> TASK INSTRUCTIONS:
What lines of the data hold the string "pose"? Pull each one out.

> RECORDS FOR THE TASK:
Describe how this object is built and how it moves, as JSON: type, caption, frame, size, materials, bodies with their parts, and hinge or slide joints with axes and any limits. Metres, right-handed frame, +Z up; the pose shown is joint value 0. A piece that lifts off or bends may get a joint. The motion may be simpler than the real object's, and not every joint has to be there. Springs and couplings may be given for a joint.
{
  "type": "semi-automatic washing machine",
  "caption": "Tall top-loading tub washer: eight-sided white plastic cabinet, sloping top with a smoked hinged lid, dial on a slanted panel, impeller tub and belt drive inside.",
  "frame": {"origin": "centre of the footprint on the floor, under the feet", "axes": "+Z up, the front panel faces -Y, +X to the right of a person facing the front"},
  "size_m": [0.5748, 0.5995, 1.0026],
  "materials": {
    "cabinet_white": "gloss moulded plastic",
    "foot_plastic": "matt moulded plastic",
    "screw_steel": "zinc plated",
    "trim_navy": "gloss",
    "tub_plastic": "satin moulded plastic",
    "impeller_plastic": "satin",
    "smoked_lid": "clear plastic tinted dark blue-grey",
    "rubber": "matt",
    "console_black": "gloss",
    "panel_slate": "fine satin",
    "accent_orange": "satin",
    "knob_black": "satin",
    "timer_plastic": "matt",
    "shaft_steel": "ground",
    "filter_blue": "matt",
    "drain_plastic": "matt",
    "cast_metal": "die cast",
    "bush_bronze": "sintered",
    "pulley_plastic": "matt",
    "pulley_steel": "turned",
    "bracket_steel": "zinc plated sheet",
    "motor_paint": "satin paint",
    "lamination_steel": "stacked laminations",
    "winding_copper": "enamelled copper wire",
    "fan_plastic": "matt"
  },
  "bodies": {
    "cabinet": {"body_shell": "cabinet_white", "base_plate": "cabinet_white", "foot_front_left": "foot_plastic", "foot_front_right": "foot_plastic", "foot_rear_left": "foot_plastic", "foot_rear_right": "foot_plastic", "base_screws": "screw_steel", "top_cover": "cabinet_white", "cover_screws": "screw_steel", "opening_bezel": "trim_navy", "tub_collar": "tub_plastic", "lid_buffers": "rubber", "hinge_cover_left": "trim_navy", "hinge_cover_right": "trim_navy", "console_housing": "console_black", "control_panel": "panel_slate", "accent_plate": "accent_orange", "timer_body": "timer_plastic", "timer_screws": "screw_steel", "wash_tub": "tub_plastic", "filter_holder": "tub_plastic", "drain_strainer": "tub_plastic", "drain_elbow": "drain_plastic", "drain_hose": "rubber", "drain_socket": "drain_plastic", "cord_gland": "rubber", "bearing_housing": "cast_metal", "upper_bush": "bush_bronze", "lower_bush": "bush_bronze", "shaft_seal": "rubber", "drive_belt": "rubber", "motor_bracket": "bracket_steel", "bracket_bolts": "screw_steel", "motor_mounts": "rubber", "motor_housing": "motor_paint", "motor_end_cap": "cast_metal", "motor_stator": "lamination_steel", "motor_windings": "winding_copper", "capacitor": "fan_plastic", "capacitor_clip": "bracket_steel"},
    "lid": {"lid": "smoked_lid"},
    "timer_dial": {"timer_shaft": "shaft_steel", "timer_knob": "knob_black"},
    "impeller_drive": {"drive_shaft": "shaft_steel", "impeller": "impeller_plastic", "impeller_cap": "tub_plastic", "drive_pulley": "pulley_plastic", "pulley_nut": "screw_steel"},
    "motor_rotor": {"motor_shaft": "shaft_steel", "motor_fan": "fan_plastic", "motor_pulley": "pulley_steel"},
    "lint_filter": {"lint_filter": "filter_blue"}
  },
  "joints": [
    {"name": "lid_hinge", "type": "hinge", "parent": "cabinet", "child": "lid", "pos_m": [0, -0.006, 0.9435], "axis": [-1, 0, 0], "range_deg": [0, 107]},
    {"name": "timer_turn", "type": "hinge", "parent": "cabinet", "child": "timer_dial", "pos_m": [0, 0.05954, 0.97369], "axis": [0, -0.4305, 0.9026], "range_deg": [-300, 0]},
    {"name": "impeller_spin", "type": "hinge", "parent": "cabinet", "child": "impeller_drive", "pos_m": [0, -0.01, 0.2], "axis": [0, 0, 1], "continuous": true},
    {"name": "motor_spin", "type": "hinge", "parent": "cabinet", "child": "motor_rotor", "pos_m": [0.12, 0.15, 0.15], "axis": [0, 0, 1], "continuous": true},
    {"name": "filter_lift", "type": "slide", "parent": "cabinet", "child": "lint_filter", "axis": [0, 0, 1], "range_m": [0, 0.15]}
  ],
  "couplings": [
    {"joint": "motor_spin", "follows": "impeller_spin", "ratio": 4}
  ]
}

...

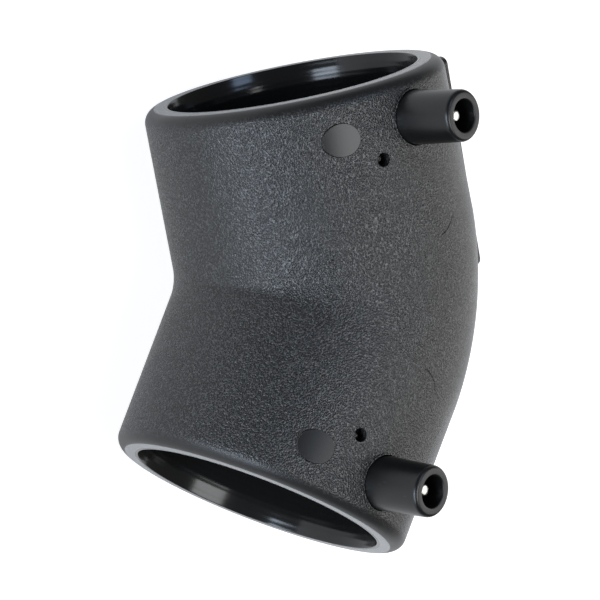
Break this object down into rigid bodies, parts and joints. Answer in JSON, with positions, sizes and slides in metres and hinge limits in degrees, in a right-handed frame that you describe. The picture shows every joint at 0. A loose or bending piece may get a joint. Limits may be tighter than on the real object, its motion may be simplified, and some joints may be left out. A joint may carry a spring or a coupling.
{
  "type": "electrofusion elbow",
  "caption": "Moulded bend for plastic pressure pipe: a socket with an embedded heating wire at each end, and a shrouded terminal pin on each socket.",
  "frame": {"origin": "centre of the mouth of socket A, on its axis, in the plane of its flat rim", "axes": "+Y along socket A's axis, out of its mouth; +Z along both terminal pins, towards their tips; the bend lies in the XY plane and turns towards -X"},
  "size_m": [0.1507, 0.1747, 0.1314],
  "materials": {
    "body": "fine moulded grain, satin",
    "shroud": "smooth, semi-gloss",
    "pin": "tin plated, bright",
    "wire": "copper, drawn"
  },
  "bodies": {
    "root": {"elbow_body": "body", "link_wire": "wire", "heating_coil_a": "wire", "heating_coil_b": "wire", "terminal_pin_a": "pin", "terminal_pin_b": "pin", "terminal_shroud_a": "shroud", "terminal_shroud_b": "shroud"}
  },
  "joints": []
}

==

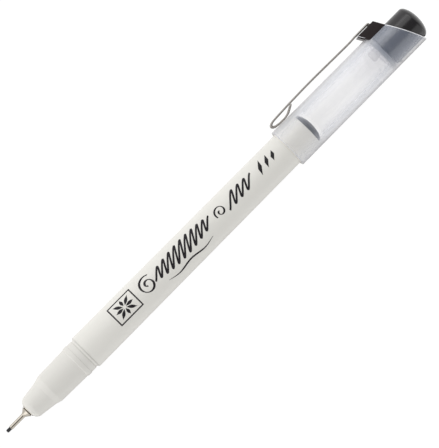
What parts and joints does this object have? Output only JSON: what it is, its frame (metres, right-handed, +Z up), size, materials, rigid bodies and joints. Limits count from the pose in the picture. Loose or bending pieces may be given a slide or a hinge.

> OUTPUT FOR THIS TASK:
Describe how this object is built and how it moves, as JSON: type, caption, frame, size, materials, bodies with their parts, and hinge or slide joints with axes and any limits. Metres, right-handed frame, +Z up; the pose shown is joint value 0. A piece that lifts off or bends may get a joint. The motion may be simpler than the real object's, and not every joint has to be there. Springs and couplings may be given for a joint.
What parts and joints does this object have? Output only JSON: what it is, its frame (metres, right-handed, +Z up), size, materials, rigid bodies and joints. Limits count from the pose in the picture. Loose or bending pieces may be given a slide or a hinge.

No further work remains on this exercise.